My trees know just what to do just like my clouds and I am gentle white and pink and sometime rippling rose. I hear them just beyond the glass, framing the trees, throwing their colours to sky and I breathe out. I breathe out as if for the first time, I breathe out like the morning when I woke and squealed and rushed and laughed.
And women fussed around me, hair was curled in ringlets and my feet secured in ivory silk. They would hold me up and they did, as they do now and I breathed out. And I was bound up in taffeta as I always would be, strapped in and laced with ribbons at the back. And at the front, encasing my heart, I was held in rich wine velvet, the deepest red because I could never wear anything else, soft and strong, the unconditional love around my tiny form.
And it’s ok I tell myself, and it is. I can smell the fabric, hear its rustle, taste the rose pink lipstick on my mouth and I am there.
Ready to be wrapped in blossom, petals on me, decorating my features, tickling my neck like confetti dropping down. And I shuffled, I clicked heels down our pathway and nestled my boots in the footwell of the car and later, not much later, they moved over ancient stone, disturbing the dust of centuries, the remnants of other women who had walked and stopped and spoke and loved.
And in the echo of those before me I stood, silken and shimmering like something waiting to emerge and I did. I raised my bouquet to the sky and petals fell around us, photons warmed us, like they do and sunlight lit red velvet, lit my face and the scent of blossom filled us up, as if to saturate the day in certainty and it did and it does.

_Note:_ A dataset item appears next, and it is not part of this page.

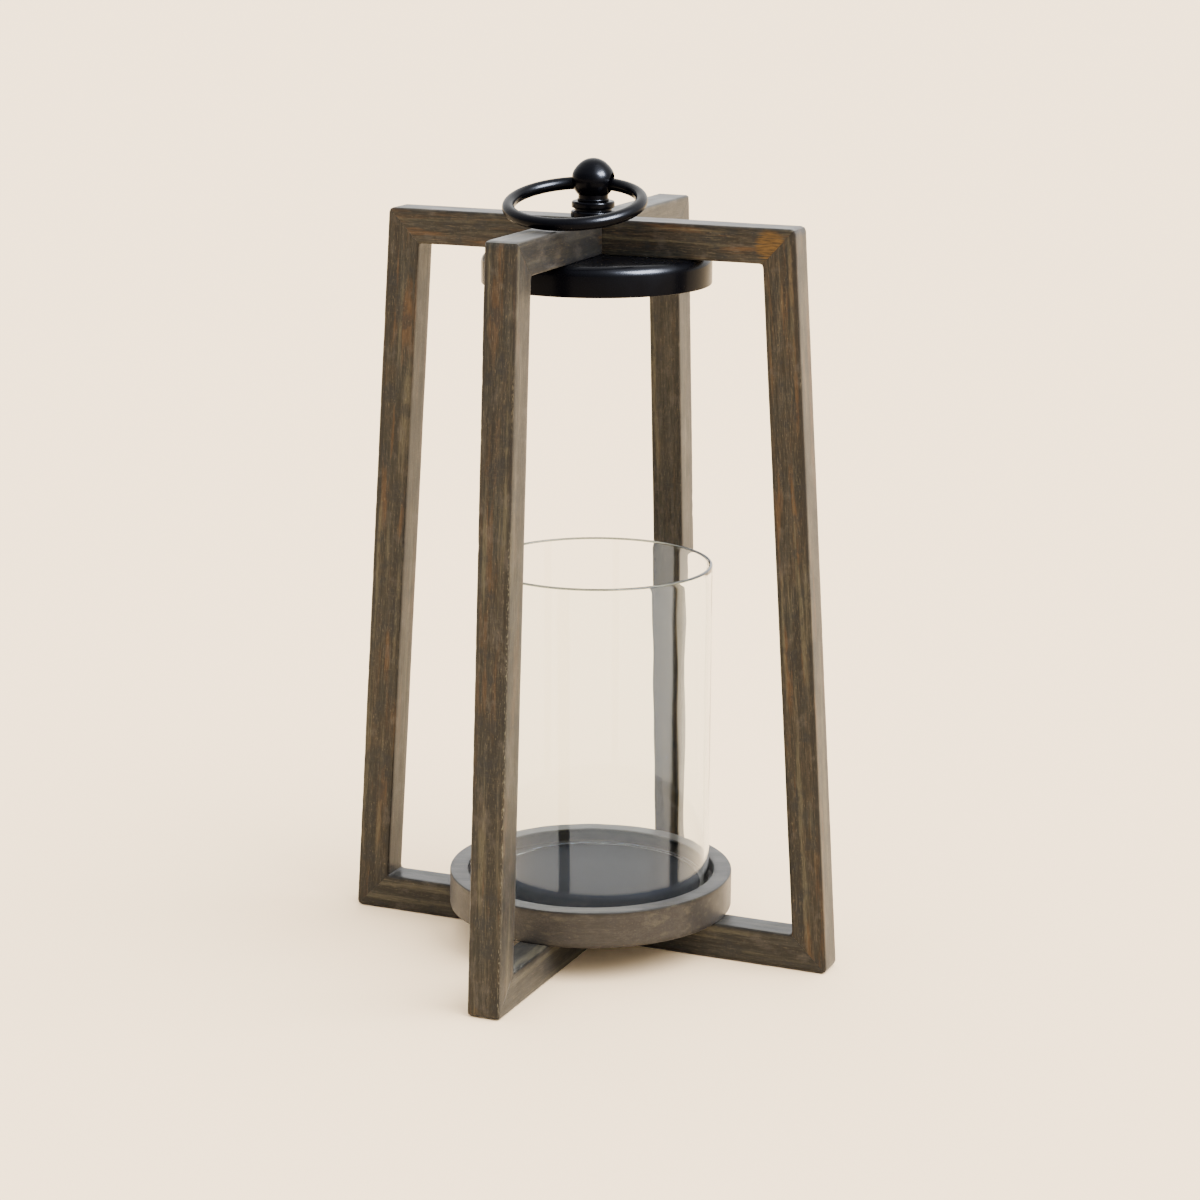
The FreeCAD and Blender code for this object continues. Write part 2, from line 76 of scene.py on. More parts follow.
def add(tree, kind, inputs, **settings):
    """Adds a node. Each input is a number, a colour, or the output that it is linked from."""
    node = tree.nodes.new("ShaderNode" + kind)
    for name, value in settings.items():
        setattr(node, name, value)
    for name, value in inputs.items():
        if isinstance(value, bpy.types.NodeSocket):
            tree.links.new(value, node.inputs[name])
        else:
            node.inputs[name].default_value = value
    return node


def new_material(name):
    material = bpy.data.materials.new(name)
    material.use_nodes = True
    material.node_tree.nodes.clear()
    return material, material.node_tree


def finish_material(tree, surface):
    add(tree, "OutputMaterial", {"Surface": surface.outputs["BSDF"]})


# Each pattern in the stained wood: how long and how wide its marks are in millimetres, how much
# fine detail it has, and how rough that is. The pores are really about 0.2 mm wide, and the
# fibres are drawn twice as wide so that they show.
GRAIN_PATTERNS = {
    "streaks": (26, 1.3, 4, 0.55),
    "fibres": (6, 0.42, 2, 0.55),
    "light_bands": (110, 5, 3, 0.55),
    "dark_bands": (140, 6, 3, 0.55),
    "warm_bands": (60, 6, 3, 0.55),
    "blotches": (26, 12, 4, 0.55),
    "clouds": (16, 12, 5, 0.60),
    "saw_marks": (0.8, 6, 2, 0.55),
    "specks": (2.4, 0.7, 2, 0.55),
    "rubbed": (34, 20, 3, 0.55),
}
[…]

I’ve been hiding from the blossom for a while now but today I peered back outside my window, took the deepest breath to drink it in. It’s all ok, it whispered to me and I heard it. It reached me, saved me yet again. The wisdom fluttering down through years, curled and chaotic just like me, but it will settle, rest itself soon and nourish the soil beneath my trees. I’m drenched in petals and confetti yet again. Thank God my flowers know just what to do.